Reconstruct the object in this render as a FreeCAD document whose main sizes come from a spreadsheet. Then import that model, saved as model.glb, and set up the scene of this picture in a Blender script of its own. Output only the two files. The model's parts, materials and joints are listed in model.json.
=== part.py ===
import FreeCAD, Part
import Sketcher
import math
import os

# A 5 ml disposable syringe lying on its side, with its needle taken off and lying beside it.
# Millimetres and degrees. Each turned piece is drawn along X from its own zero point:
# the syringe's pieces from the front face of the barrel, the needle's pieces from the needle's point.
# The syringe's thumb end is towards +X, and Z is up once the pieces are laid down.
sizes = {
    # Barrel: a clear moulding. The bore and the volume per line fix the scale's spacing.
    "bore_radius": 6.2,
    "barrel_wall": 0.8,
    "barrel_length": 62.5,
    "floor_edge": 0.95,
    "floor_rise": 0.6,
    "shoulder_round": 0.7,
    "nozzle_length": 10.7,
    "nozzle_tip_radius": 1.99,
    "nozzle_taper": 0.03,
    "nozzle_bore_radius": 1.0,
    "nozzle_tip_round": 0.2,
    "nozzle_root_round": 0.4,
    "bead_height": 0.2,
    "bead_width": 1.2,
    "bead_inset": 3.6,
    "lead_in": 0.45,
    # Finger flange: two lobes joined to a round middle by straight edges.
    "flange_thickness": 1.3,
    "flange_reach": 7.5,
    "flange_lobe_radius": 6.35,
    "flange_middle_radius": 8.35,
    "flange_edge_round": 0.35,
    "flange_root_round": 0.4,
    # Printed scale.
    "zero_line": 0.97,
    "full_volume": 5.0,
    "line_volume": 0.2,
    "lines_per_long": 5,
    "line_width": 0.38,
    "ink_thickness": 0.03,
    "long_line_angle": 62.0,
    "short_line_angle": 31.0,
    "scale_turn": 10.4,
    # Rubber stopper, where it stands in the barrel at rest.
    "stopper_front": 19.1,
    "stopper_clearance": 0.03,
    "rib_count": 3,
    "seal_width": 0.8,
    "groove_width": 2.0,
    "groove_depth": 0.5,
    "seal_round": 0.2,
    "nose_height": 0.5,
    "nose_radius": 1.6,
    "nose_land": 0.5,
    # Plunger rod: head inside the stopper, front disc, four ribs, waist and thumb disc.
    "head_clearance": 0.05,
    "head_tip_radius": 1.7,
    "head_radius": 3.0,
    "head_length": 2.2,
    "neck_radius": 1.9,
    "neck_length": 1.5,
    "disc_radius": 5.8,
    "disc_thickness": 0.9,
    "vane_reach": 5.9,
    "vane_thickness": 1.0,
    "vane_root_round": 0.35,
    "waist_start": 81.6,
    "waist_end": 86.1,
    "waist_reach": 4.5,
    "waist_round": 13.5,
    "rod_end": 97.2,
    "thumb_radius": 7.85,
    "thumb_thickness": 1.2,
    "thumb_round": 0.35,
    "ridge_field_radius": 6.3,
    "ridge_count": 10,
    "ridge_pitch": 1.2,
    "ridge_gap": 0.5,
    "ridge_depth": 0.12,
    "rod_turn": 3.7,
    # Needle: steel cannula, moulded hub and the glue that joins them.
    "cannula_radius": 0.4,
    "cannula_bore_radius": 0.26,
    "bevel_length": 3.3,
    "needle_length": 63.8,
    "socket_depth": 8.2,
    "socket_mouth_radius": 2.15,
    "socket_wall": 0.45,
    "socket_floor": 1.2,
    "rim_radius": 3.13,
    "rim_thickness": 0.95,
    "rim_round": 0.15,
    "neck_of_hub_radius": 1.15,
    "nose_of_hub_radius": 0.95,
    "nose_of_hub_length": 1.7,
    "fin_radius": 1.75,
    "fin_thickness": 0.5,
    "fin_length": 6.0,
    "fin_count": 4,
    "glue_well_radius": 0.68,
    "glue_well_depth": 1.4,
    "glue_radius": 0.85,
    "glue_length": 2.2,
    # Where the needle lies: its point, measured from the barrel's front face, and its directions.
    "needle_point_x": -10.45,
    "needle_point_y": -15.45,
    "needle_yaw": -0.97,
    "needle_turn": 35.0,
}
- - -
> [PROBLEM TO SOLVE]: Where a line holds the string "import", copy that line.

> [CORRECT ANSWER]:
Reconstruct the object in this render as a FreeCAD document whose main sizes come from a spreadsheet. Then import that model, saved as model.glb, and set up the scene of this picture in a Blender script of its own. Output only the two files. The model's parts, materials and joints are listed in model.json.
import FreeCAD, Part
import Sketcher
import math
import os